On summary judgment, courts must view the facts and draw all reasonable inferences in the light most favorable to the nonmoving party, and may not resolve genuine disputes of material fact. This bedrock standard applies fully in qualified-immunity cases. The qualified-immunity inquiry—whether the facts, taken in the nonmovant's favor, show (1) a violation of a constitutional right and (2) that the right was clearly established at the time—cannot be decided by crediting the moving officer's disputed account. See, e.g., Anderson v. Liberty Lobby, Inc., 477 U.S. 242 (1986); Scott v. Harris, 550 U.S. 372 (2007) (limited exception where record evidence, such as video, blatantly contradicts the nonmovant's version); Pearson v. Callahan, 555 U.S. 223 (2009); Graham v. Connor, 490 U.S. 386 (1989) (objective reasonableness standard for excessive force).
Yes. The Supreme Court vacated the Fifth Circuit's judgment and remanded. The lower courts failed to view the evidence in the light most favorable to Tolan, resolving genuine factual disputes in the officer's favor; that error precluded summary judgment on qualified-immunity grounds.

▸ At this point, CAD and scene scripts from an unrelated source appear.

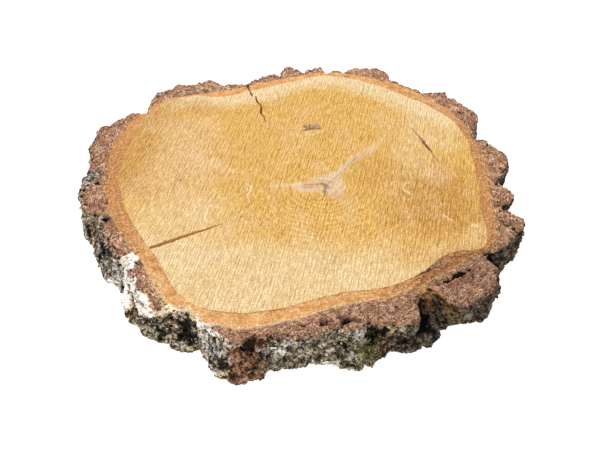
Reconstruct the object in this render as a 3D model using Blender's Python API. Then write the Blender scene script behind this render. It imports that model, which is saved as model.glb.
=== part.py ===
# A round slice of a birch trunk, sawn across the grain, with its rough old bark left on.
# Wood, inner bark and outer bark grew as one piece, so the slice is one solid: a flat sawn face
# above and below, and between them a wall of bark plates parted by seams and deep clefts.
# Metres, +Z up. It lies on its lower sawn face, the middle of its footprint over the origin.

import bpy
import bmesh
from math import atan2, ceil, cos, degrees, hypot, radians, sin
from mathutils import Matrix, Vector, noise

# Driving dimensions, in millimetres and degrees.
MILLIMETRE = 0.001
THICKNESS = 32.0                # from one saw cut to the other
MIDDLE = (0.0, -7.0)            # every reach and angle below is taken from here, 0 at +X
CORNERS_ROUND = 360             # one a degree
WALL_LEVELS = (1.9, 6.5, 11.5, 16.5, 21.5, 26.0, 30.1)      # edge loops up the bark
CAP_RINGS = (0.0, 4.0, 12.0)    # how far in from the rim the loops on each sawn face lie
SEAM_DEPTH = 2.2                # the narrow groove where two plates meet
CLEFT_SOFTNESS = 7.0            # height over which a cleft fades out at its lower end
FURROW_SPACING = 11.0           # across the bark, from one furrow to the next
FURROW_LENGTH = 46.0            # up the bark
FURROW_DEPTH = 2.4
LUMP_SIZE = 21.0
LUMP_DEPTH = 1.8
GRAIN_SIZE = 4.6
GRAIN_DEPTH = 0.9
UNSEEN_LEAN = 5.6               # most that a plate with no foot of its own leans in or out
RIM_CRUMBLE = 1.5               # most that the rim has broken away
RIM_BITE = 19.0                 # larger means shorter bites out of the rim
MEAN_REACH = 145.0
PLAIN_INSET = 0.05              # between the loops on the plain disc's caps
CRACK_LOOPS = 6.0               # between the edge loops along a crack
CRACK_WANDER = 0.7              # how far a crack strays from a straight line
CRACK_BEND = 11.0               # along a crack, from one bend to the next
CRACK_FLOOR = 0.25              # a crack's width at its floor, as a share of its mouth's
WOOD_COLOUR = (0.76, 0.50, 0.20, 1.0)

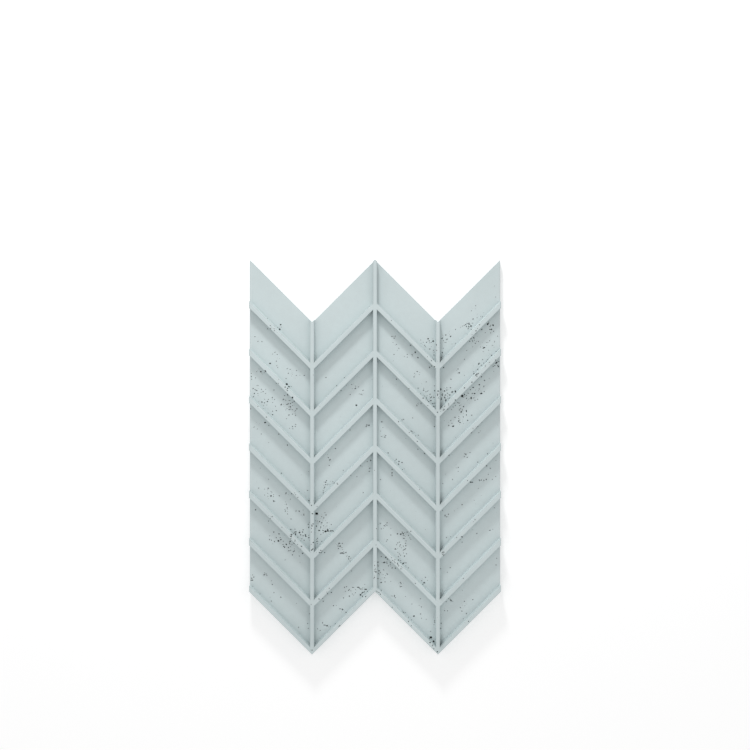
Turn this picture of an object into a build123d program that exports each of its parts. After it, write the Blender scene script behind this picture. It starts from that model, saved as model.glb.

The Court emphasized that summary judgment is a screening device, not a mechanism for factfinding. The Fifth Circuit departed from that role by crediting the officer's account on multiple contested, material points instead of accepting the nonmovant's evidence and reasonable inferences. First, the appellate court described the scene as "dimly lit," but record evidence—including deposition testimony about floodlights and a porch light—reasonably supported Tolan's position that the area was fairly illuminated, which bears directly on whether Cotton could perceive a threat. Second, the court characterized Tolan as verbally threatening and noncompliant; Tolan's testimony, however, described his statements as protective and nonthreatening, and his mother's testimony contradicted that she was defiant or disobedient. Third, the court accepted that Tolan rose and moved toward Cotton in a manner suggesting an immediate threat. Tolan and his parents testified that he was on his knees or otherwise stationary and at a significant distance (approximately 15–20 feet), which, if credited, could materially alter the objective reasonableness analysis under Graham v. Connor. Each of these disputes goes to the heart of whether a reasonable officer could have believed that shooting Tolan was lawful, and whether any right violated was clearly established. By resolving these conflicts against Tolan, the Fifth Circuit usurped the jury's role. The Court therefore did not decide the merits of the constitutional or clearly-established prongs; it held instead that, accepting Tolan's version as required at the summary-judgment stage, a jury must resolve those disputes. Because qualified immunity does not change the summary-judgment lens, the grant of immunity could not stand on a record riddled with genuine factual disputes.
Tolan is a procedural but powerful check on premature grants of qualified immunity. It reaffirms that courts cannot weigh credibility, pick sides in factual disputes, or draw inferences against plaintiffs at summary judgment, even in the qualified-immunity context. The decision equips litigants to resist case-dispositive rulings where record evidence (testimony, physical conditions, distances, lighting, demeanor) materially conflicts. For law students, it sharpens understanding of: (1) the interaction between Rule 56 summary-judgment standards and qualified immunity; (2) the role of Graham's objective-reasonableness test; and (3) how appellate courts must discipline themselves to the standard of review. Tolan is now routinely cited alongside Scott v. Harris to demarcate the boundary between ignoring a plaintiff's version only when blatantly contradicted by the record and, in all other circumstances, crediting the nonmovant's evidence.
Tolan v. Cotton restores disciplined fidelity to summary-judgment procedure in the qualified-immunity context. By vacating a grant of immunity premised on resolving factual disputes against the plaintiff, the Court reaffirmed that juries, not judges, must decide contested facts material to the objective reasonableness of force and to the clearly-established-law inquiry.